## [SOURCE EXCERPT]
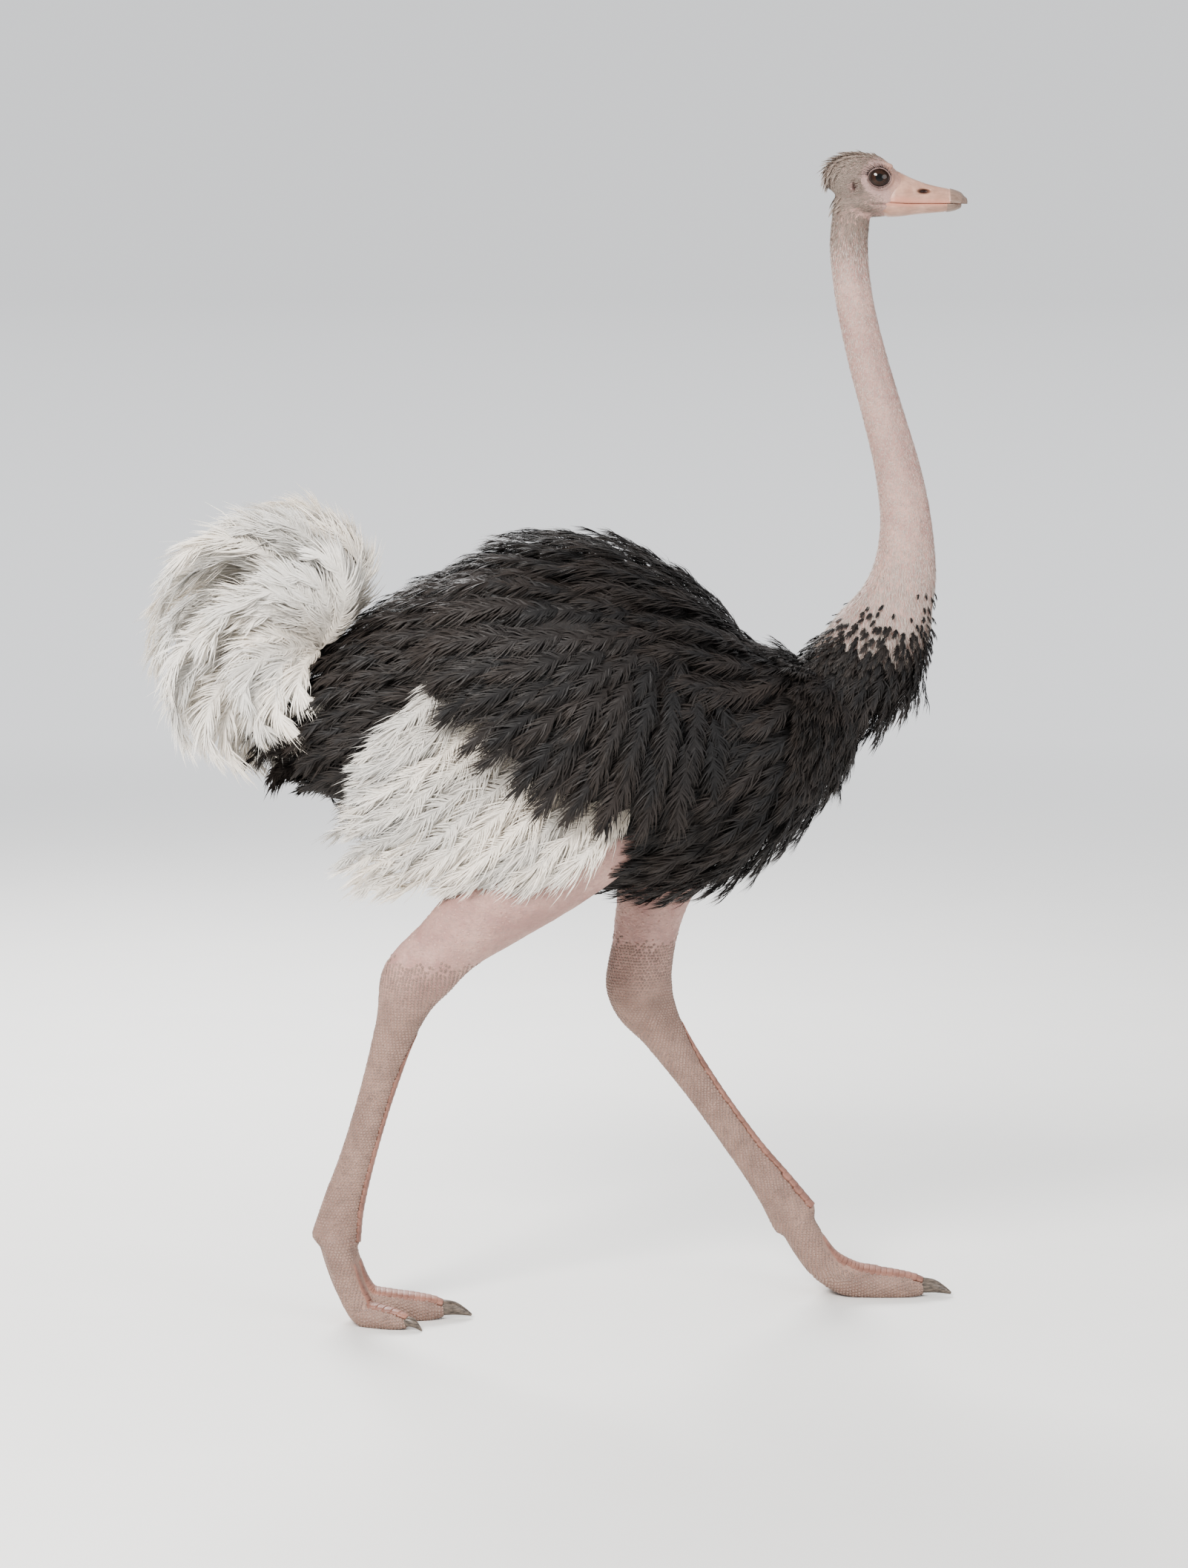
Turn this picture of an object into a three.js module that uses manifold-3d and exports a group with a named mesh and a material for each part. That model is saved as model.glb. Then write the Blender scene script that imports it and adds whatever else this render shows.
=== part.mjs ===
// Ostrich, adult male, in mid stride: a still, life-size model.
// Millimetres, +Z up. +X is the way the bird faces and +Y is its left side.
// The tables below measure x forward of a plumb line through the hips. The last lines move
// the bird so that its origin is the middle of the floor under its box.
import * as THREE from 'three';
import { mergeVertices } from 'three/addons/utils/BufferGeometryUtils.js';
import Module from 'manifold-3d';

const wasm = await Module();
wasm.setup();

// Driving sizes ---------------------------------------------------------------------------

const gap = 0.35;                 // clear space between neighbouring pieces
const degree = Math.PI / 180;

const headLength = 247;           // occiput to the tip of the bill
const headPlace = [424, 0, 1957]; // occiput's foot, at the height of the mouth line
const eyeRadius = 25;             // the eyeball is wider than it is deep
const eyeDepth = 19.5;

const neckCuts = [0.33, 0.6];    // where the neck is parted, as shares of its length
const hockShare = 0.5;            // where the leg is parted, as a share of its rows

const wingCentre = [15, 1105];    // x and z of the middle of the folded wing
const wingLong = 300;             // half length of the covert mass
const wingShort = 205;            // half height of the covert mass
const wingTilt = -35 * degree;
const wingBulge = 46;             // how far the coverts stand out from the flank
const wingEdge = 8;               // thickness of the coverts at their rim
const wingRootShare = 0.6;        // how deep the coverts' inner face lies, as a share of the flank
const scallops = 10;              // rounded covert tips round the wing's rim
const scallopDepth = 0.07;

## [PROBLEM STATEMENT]
Please write out the material word for word from its first line through the line holding "wasm.setup();", including both, and no line past it.

## [SOLUTION TO THIS EXERCISE]
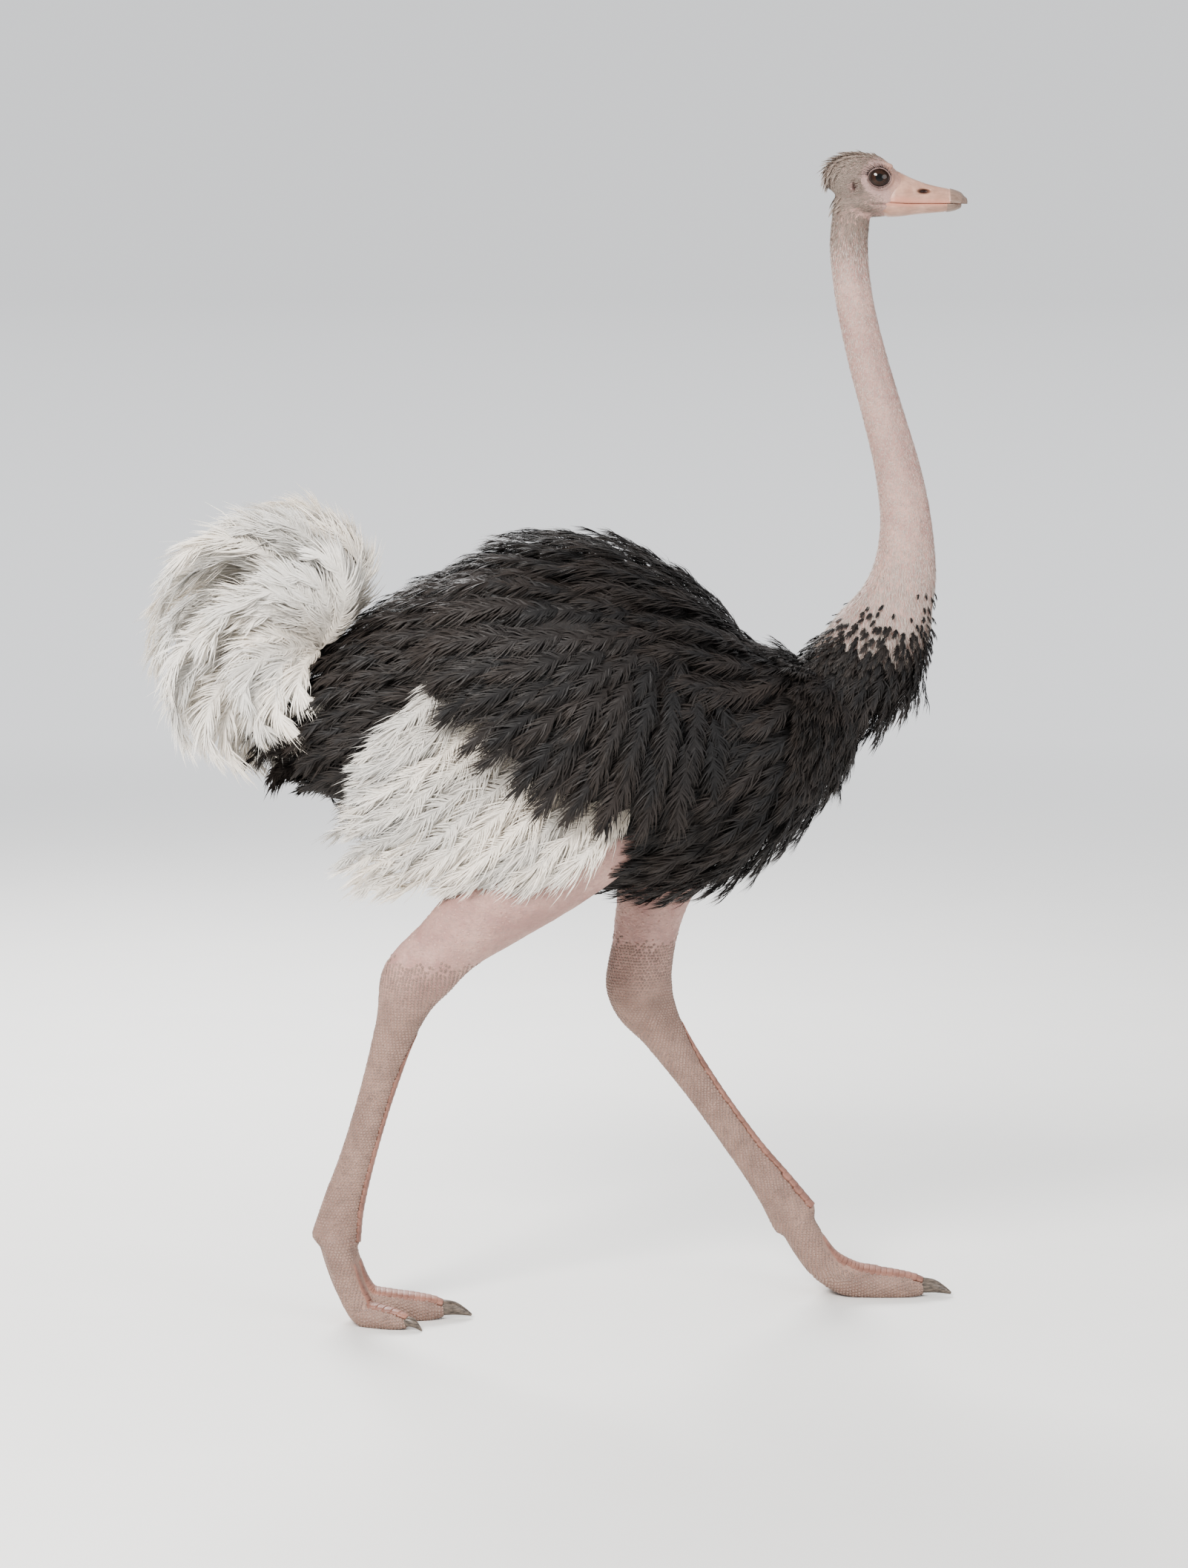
Turn this picture of an object into a three.js module that uses manifold-3d and exports a group with a named mesh and a material for each part. That model is saved as model.glb. Then write the Blender scene script that imports it and adds whatever else this render shows.
=== part.mjs ===
// Ostrich, adult male, in mid stride: a still, life-size model.
// Millimetres, +Z up. +X is the way the bird faces and +Y is its left side.
// The tables below measure x forward of a plumb line through the hips. The last lines move
// the bird so that its origin is the middle of the floor under its box.
import * as THREE from 'three';
import { mergeVertices } from 'three/addons/utils/BufferGeometryUtils.js';
import Module from 'manifold-3d';

const wasm = await Module();
wasm.setup();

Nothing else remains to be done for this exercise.